Qu'est ce qui dans le programme des Moderaterma pourrait représenter un projet pour l'UMP ?

Si tant est que l’on puisse tirer des leçons pour une droite française ou les luttes de clans et de personnes sont sans commune mesure et dans un  système présidentiel qui cristallise les rivalités, il apparaît déjà que le choix de changer d’image a été important. Les modérés ont clairement assumé ce qui est dans leur nom, en se rapprochant des thèmes centristes et sociaux-démocrates. Du point de vue des seules étiquettes, l’UMP gagnerait déjà à changer de nom tant celui-ci ne parle que parce qu’il est incarné par des personnes. Le parti pourrait aussi adopter une attitude plus constructive vis-à-vis d’un centre-droit en recomposition. Plus fondamentalement, dans une France où le chômage et l’exclusion sociale ne cessent de croître, une stratégie ambitieuse pour favoriser l’employabilité des jeunes, des seniors ou des personnes handicapées, ce qui a été mis en avant par les modérés suédois, pourrait faire recette. Cependant, les configurations économiques, budgétaires ou du dialogue social dans les entreprises et avec les partenaires sociaux n’ont pas grand-chose à voir ; et il faudrait avoir les moyens de mener à bien une telle politique. A moins qu’on s’en tienne à des questions de communication et de stratégie électorale.

Quelle audience un tel projet aurait-il dans l'électorat UMP ?

C’est difficile à dire et cet électorat est divers. Par ailleurs, il y a aussi des voix à gagner au centre et pas seulement du côté du Front national. Si le projet articule justice, performance économique et sociale et s’il propose de véritables réformes de l’État, il peut avoir du sens pour cet électorat. Mais on ne voit pas bien comment ce type de refondation pourrait s’imposer aujourd’hui face aux rivalités des différentes écuries présidentielles. Par conséquent, l’exercice reste quelque peu spéculatif…

Comment l'UMP devrait-elle adapter ce projet pour qu'il fasse écho à l'opinion publique française en général ? 

Ce n’est pas évident car il n’y a pas une opinion publique cohérente et bien lisible. Et les partis comme les média contribuent à formater cette "opinion", il ne s’en font pas simplement l’écho. De manière très générale, on peut penser que les français attendent un volontarisme fort en matière d’emploi et de lutte contre l’exclusion et que toute politique qui permettrait de mieux utiliser les sommes considérables allouées à l’indemnisation du chômage, en vue de la formation, de l’insertion, pourraient être bien accueillies.
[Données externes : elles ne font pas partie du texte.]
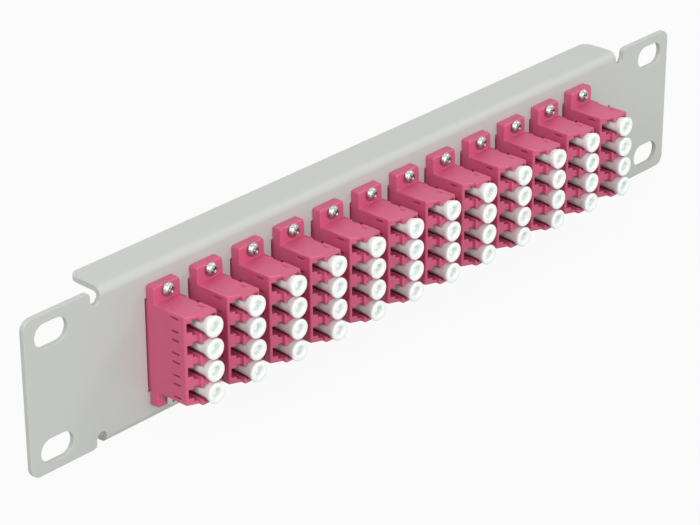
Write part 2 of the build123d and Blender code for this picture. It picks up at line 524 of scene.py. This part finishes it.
@dataclass
class FoldedPanel:
    """The painted sheet: a slotted ear at each end and a face with two rearward folds."""

    # Sheet, ears and folds
    width: float = 254.0
    height: float = 43.6
    sheet: float = 1.5
    fold_length: float = 204.0
    fold_rear: float = 10.3
    bend: float = 2.5
    ear_corner: float = 3.0
    inner_corner: float = 1.2
    relief: float = 3.4

    # Openings, as sizes and spacings along X and Z
    slot: Point2 = (10.6, 6.6)
    slot_spacing: Point2 = (236.525, 31.75)
    cutout: Point2 = (9.8, 26.5)
    adapters: Sequence[float] = ()

    # Rounding of the painted edges, how near the bend's ends it stops, and the flats in each round
    paint_edge: float = 0.22
    cusp: float = 0.4
    edge_steps: int = 3
    bend_steps: int = 10
    corner_steps: int = 8
    ear_corner_steps: int = 10
    inner_corner_steps: int = 6
    slot_steps: int = 12

    @property
    def relief_height(self) -> float:
        """Height of the round end of each bend relief, which reaches one sheet's thickness past the bend."""
        return self.height / 2 - self.bend - self.sheet + self.relief / 2

    def folded(self) -> BMesh:
        """Bend the face and its two folds from one sheet and give it its thickness."""
        mesh = bmesh.new()
        top = self.height / 2
        side = [(self.fold_rear, top), (-self.sheet, top), (-self.sheet, -top), (self.fold_rear, -top)]
        half = self.fold_length / 2
        points = [mesh.verts.new((-half, y, z)) for y, z in side]
        lines = [mesh.edges.new(pair) for pair in zip(points, points[1:])]
        drawn = bmesh.ops.extrude_edge_only(mesh, edges=lines)["geom"]
        ends = [item for item in drawn if isinstance(item, BMVert)]
        bmesh.ops.translate(mesh, vec=(self.fold_length, 0, 0), verts=ends)
        bmesh.ops.recalc_face_normals(mesh, faces=mesh.faces)
        folds = [edge for edge in edges_along(mesh, Axis.X) if len(edge.link_faces) == 2]
        bevelled(mesh, folds, self.bend, self.bend_steps)
        front = min(mesh.faces, key=lambda face: face.calc_center_median().y)
        inward = self.sheet if front.normal.y > 0 else -self.sheet
        bmesh.ops.solidify(mesh, geom=mesh.faces, thickness=-inward)
        bmesh.ops.recalc_face_normals(mesh, faces=mesh.faces)
        rear = [edge for edge in edges_along(mesh, Axis.Z) if edge.verts[0].co.y > self.fold_rear - ON_PLANE]
        return bevelled(mesh, rear, self.ear_corner, self.corner_steps)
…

Mais il n’est pas dit que les réformes les plus importantes doivent nécessairement être soutenues par l’opinion : ainsi lorsque les modérés suédois avaient initiés la grande réforme des retraites au début des années 1990, poursuivie par la gauche ensuite, ils répondaient à un contexte de crise dans un pays vieillissant et ne suivaient pas l’opinion.

Quelle ligne adopter ? Quels grands changements cela impliquerait ?

En premier lieu, l’exacerbation des concurrences intrapartisanes à trois ans des élections présidentielles donne une image de plus en plus dégradée du parti. Il semble donc difficile d’imaginer qu’une ligne émerge qui puisse dépasser ces rivalités dans la situation actuelle. Pour différentes raisons, cette concurrence est beaucoup moins marquée et délétère au sein des partis suédois, de droite comme de gauche, et le parlementarisme y est beaucoup plus coopératif par-delà les oppositions idéologiques et personnelles. On imagine mal que l’UMP puisse soudainement promouvoir ce type de culture politique. On le voit, le problème dépasse donc la seule question d’un volontarisme programmatique au sein du parti. Promouvoir le dialogue social avec des syndicats qui représentent plus de 80 % des salariés, comme en Suède, ou bien 8%, comme en France, ne représente pas le même type d’enjeu. Mais en ce sens, ce qui vaut pour l’UMP vaut aussi pour les autres partis, notamment le PS au pouvoir. Une politique à la suédoise ne semble pas promise à un bel avenir en France même si on pourrait espérer des évolutions dans ce sens.